KEAT is an attention module that can be seamlessly integrated into both Transformer-style (DyGFormer) and message-passing-style (TGN) TGNNs. Given node features and timestamped edge features from a temporal graph, KEAT modulates edge features with a temporal kernel prior to attention computation, producing temporally aware node updates.

Key Designs

  1. Continuous-Time Kernel Function Family

  2. Function: Provides time-difference-based weight modulation for edge features.

  3. Mechanism: Three temporal kernels are designed: (a) Laplacian kernel \(K(t) = \exp(-|t|/\sigma)\), applying exponential decay over time differences; (b) RBF kernel \(K(t) = \exp(-t^2/(2\sigma^2))\), applying Gaussian decay; (c) learnable MLP kernel, which directly learns the mapping from time differences to weights via a small MLP. Each kernel acts on the difference between an edge's timestamp and the current time, assigning high weights to recent interactions and attenuating distant ones.
  4. Design Motivation: Fixed time encodings (e.g., sinusoidal encodings) cannot distinguish temporal spans of varying importance. Continuous-time kernels provide a natural "recency-first" decay pattern, and different kernel forms accommodate different temporal dependency structures.

  5. Kernelized Edge Attention Mechanism

  6. Function: Maintains a clear separation between the roles of nodes and edges during attention computation.
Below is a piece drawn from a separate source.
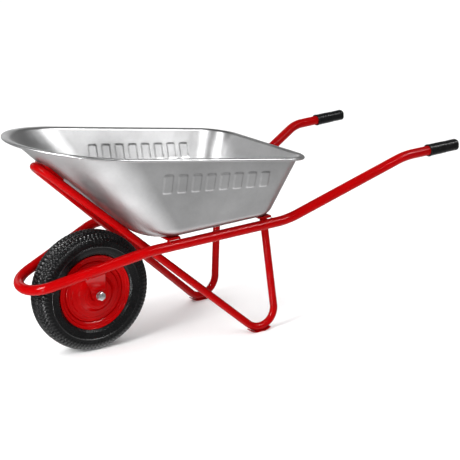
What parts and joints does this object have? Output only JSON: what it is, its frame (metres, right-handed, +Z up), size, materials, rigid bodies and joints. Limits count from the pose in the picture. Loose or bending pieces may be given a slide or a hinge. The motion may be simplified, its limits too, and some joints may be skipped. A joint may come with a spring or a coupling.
{
  "type": "wheelbarrow",
  "caption": "Builder's wheelbarrow: bent tube frame with braced legs, deep pressed steel tray with a rolled rim, and a pneumatic front wheel that turns on ball bearings.",
  "frame": {"origin": "on the ground, at the middle of the whole barrow's footprint box", "axes": "+X from the wheel to the handles, +Y to the barrow's right, +Z up from the ground"},
  "size_m": [1.4992, 0.6628, 0.7006],
  "materials": {
    "red_paint": "gloss red paint on steel tube and pressings",
    "galvanised_sheet": "smooth galvanised sheet, satin, softly mottled",
    "tyre_rubber": "matt black moulded rubber",
    "soft_rubber": "matt black rubber",
    "zinc_plate": "bright zinc plate",
    "bearing_steel": "ground bearing steel",
    "grip_plastic": "matt black moulded plastic"
  },
  "bodies": {
    "frame": {"main_frame_tube": "red_paint", "leg_brace_tube": "red_paint", "left_skid_plate": "red_paint", "right_skid_plate": "red_paint", "tray": "galvanised_sheet", "front_cross_member": "red_paint", "rear_cross_member": "red_paint", "brace_plate": "red_paint", "left_axle_bracket": "red_paint", "right_axle_bracket": "red_paint", "axle_bolt": "zinc_plate", "axle_nut": "zinc_plate", "centre_spacer": "zinc_plate", "left_axle_washer": "zinc_plate", "right_axle_washer": "zinc_plate", "left_axle_spacer": "zinc_plate", "right_axle_spacer": "zinc_plate", "left_bearing_inner_ring": "bearing_steel", "right_bearing_inner_ring": "bearing_steel", "left_grip": "grip_plastic", "right_grip": "grip_plastic", "front_left_tray_bolt": "zinc_plate", "front_left_tray_washer": "zinc_plate", "front_left_tray_nut": "zinc_plate", "front_right_tray_bolt": "zinc_plate", "front_right_tray_washer": "zinc_plate", "front_right_tray_nut": "zinc_plate", "rear_left_tray_bolt": "zinc_plate", "rear_left_tray_washer": "zinc_plate", "rear_left_tray_nut": "zinc_plate", "rear_right_tray_bolt": "zinc_plate", "rear_right_tray_washer": "zinc_plate", "rear_right_tray_nut": "zinc_plate", "left_brace_bolt": "zinc_plate", "left_brace_washer": "zinc_plate", "left_brace_nut": "zinc_plate", "right_brace_bolt": "zinc_plate", "right_brace_washer": "zinc_plate", "right_brace_nut": "zinc_plate"},
    "wheel": {"tyre": "tyre_rubber", "inner_tube": "soft_rubber", "wheel_rim": "red_paint", "left_wheel_disc": "red_paint", "right_wheel_disc": "red_paint", "hub_tube": "red_paint", "left_bearing_outer_ring": "bearing_steel", "right_bearing_outer_ring": "bearing_steel", "left_bearing_seal": "soft_rubber", "right_bearing_seal": "soft_rubber", "valve_stem": "soft_rubber", "valve_cap": "soft_rubber"},
    "left_cage": {"left_ball_cage": "bearing_steel"},
    "right_cage": {"right_ball_cage": "bearing_steel"}
  },
  "joints": [
    {"name": "wheel_spin", "type": "hinge", "parent": "frame", "child": "wheel", "pos_m": [-0.5036, 0, 0.19406], "axis": [0, 1, 0], "continuous": true},
    {"name": "left_cage_spin", "type": "hinge", "parent": "frame", "child": "left_cage", "pos_m": [-0.5036, -0.0505, 0.19406], "axis": [0, 1, 0], "continuous": true},
    {"name": "right_cage_spin", "type": "hinge", "parent": "frame", "child": "right_cage", "pos_m": [-0.5036, 0.0505, 0.19406], "axis": [0, 1, 0], "continuous": true}
  ],
  "couplings": [
    {"joint": "left_cage_spin", "follows": "wheel_spin", "ratio": 0.6127},
    {"joint": "right_cage_spin", "follows": "wheel_spin", "ratio": 0.6127}
  ]
}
  7. Mechanism: Standard attention concatenates node and edge features before computing attention scores. KEAT instead first modulates edge features with the temporal kernel as \(e'_{ij} = K(\Delta t_{ij}) \cdot e_{ij}\), then explicitly distinguishes node query/key from kernelized edge values during attention. Attention scores are primarily determined by inter-node similarity, while the content of information aggregation is determined by the kernelized edge features.
  8. Design Motivation: The "who to attend to" aspect of attention should be governed by node relationships (structurally similar nodes attend to each other), while "what to aggregate" should be governed by edge features (recent interactions carry the most current information). Separating the two avoids semantic confusion.

  9. Architecture-Agnostic Plug-and-Play Design

  10. Function: Enables KEAT to be combined with diverse TGNN backbone architectures.
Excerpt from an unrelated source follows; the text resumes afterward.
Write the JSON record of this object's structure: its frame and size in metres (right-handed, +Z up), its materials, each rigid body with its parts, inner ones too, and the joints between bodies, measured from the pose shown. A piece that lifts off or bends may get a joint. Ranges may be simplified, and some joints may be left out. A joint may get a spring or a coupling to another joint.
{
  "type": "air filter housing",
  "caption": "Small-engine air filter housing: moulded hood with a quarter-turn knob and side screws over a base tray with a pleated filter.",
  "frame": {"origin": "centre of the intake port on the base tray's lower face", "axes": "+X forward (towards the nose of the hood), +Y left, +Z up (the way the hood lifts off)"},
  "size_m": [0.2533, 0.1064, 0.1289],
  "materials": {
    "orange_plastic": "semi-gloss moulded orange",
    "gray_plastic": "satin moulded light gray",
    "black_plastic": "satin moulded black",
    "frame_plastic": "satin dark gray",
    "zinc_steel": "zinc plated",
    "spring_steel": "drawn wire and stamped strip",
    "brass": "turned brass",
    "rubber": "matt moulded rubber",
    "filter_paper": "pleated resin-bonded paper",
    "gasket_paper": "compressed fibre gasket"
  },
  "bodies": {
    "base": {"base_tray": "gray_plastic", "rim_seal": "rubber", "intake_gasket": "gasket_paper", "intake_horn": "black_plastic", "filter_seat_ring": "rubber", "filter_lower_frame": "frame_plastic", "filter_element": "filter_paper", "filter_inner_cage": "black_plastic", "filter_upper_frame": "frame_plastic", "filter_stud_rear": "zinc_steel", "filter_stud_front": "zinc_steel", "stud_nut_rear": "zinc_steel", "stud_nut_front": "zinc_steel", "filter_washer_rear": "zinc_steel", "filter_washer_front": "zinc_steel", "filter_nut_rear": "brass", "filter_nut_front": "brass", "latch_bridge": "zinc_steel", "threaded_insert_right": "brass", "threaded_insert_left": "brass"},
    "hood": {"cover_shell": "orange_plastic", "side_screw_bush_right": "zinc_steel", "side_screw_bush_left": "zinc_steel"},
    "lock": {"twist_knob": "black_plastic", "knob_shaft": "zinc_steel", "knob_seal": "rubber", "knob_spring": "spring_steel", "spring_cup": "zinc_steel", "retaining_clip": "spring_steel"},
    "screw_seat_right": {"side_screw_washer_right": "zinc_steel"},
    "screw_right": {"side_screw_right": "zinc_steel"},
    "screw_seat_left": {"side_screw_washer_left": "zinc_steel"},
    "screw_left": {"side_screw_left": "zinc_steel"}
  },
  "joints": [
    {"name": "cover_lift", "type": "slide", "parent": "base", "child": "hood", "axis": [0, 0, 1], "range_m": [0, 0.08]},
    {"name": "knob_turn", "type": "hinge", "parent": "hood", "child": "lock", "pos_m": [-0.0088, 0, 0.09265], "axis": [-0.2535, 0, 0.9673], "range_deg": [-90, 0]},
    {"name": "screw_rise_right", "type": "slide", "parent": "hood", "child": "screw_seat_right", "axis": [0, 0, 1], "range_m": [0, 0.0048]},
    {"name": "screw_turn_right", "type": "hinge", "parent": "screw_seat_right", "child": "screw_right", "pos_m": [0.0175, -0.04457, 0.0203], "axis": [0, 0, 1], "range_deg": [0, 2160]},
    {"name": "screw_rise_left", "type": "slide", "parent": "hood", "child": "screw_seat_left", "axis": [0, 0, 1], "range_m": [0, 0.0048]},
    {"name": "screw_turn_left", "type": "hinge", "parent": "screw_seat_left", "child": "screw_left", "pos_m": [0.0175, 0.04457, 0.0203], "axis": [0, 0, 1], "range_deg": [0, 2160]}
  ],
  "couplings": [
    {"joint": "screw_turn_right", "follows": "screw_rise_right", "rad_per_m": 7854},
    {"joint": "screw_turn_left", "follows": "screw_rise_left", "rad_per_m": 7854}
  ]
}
  11. Mechanism: KEAT adheres to the standard attention interface (Q, K, V) and can directly replace the self-attention layers in DyGFormer or the message aggregation layers in TGN. The only modification is that edge features are passed through the temporal kernel modulation before entering the attention computation.
  12. Design Motivation: Given the architectural diversity in the TGNN field, a strong attention improvement should be general rather than tailored to a specific architecture.

Loss & Training

Standard link prediction training objective (binary cross-entropy loss) is used to predict whether future edges exist. The parameters of the temporal kernels (e.g., \(\sigma\), MLP parameters) are trained jointly with the main network in an end-to-end fashion.

Key Experimental Results

Main Results

Backbone Dataset Metric (MRR) KEAT Original Gain
DyGFormer Multiple datasets MRR Best Baseline Up to +18%
TGN Multiple datasets MRR Best Baseline Up to +7%

Ablation Study

Kernel Type MRR Description
Laplacian Kernel Good Exponential decay; simple and effective
RBF Kernel Good Gaussian decay; more sensitive to recent interactions
MLP Kernel Most flexible Learns non-monotonic temporal weight patterns
No Temporal Kernel Baseline Original mixed attention

Key Findings

  • KEAT yields significant improvements on two architecturally distinct TGNNs, demonstrating that semantic attention blurring is a pervasive problem.
  • An 18% MRR gain represents a substantial improvement in the link prediction domain.
  • The learnable MLP kernel is the most flexible but not always the best—simple Laplacian/RBF kernels achieve comparable or superior performance on certain datasets.
  • The \(\sigma\) parameter of the temporal kernel reflects the interaction timescale of each dataset—high-frequency interaction datasets favor smaller \(\sigma\) (faster decay).

Highlights & Insights

  • The identification and analysis of "semantic attention blurring" clearly defines a fundamental problem that had previously been overlooked, offering a new improvement direction for future TGNN research.
  • The elegant design of temporal kernel modulation: a single-line modification (multiplying edge features by the temporal kernel) yields significant performance gains.
  • Architecture-agnosticism gives the method broad plug-and-play applicability.

Limitations & Future Work

  • Continuous-time kernels assume monotonic temporal decay (i.e., more recent interactions are always more important), whereas some scenarios may exhibit periodic temporal patterns.
  • Node-level temporal decay is not explored—KEAT performs temporal modulation only at the edge level.
  • The method could be combined with attention sparsification techniques to improve efficiency on large-scale graphs.
  • vs. DyGFormer: DyGFormer employs patch-based attention operating over temporal sequences but still mixes node and edge information. KEAT explicitly separates the two.
  • vs. TGN: TGN uses a temporal graph attention layer; KEAT's kernel modulation can directly enhance its message passing.
  • vs. Time Encoding Methods (e.g., Time2Vec): Time2Vec encodes time as fixed features, whereas KEAT's kernel modulation offers a more flexible form of temporal integration.

Rating

  • Novelty: ⭐⭐⭐⭐ The identification of semantic attention blurring and the kernelized edge attention solution are novel.
  • Experimental Thoroughness: ⭐⭐⭐⭐ Evaluated across two architectures, multiple datasets, and multiple kernel variants.
  • Writing Quality: ⭐⭐⭐⭐ Problem motivation is analyzed in depth; method description is clear.
  • Value: ⭐⭐⭐⭐ Offers plug-and-play improvement value for the TGNN field.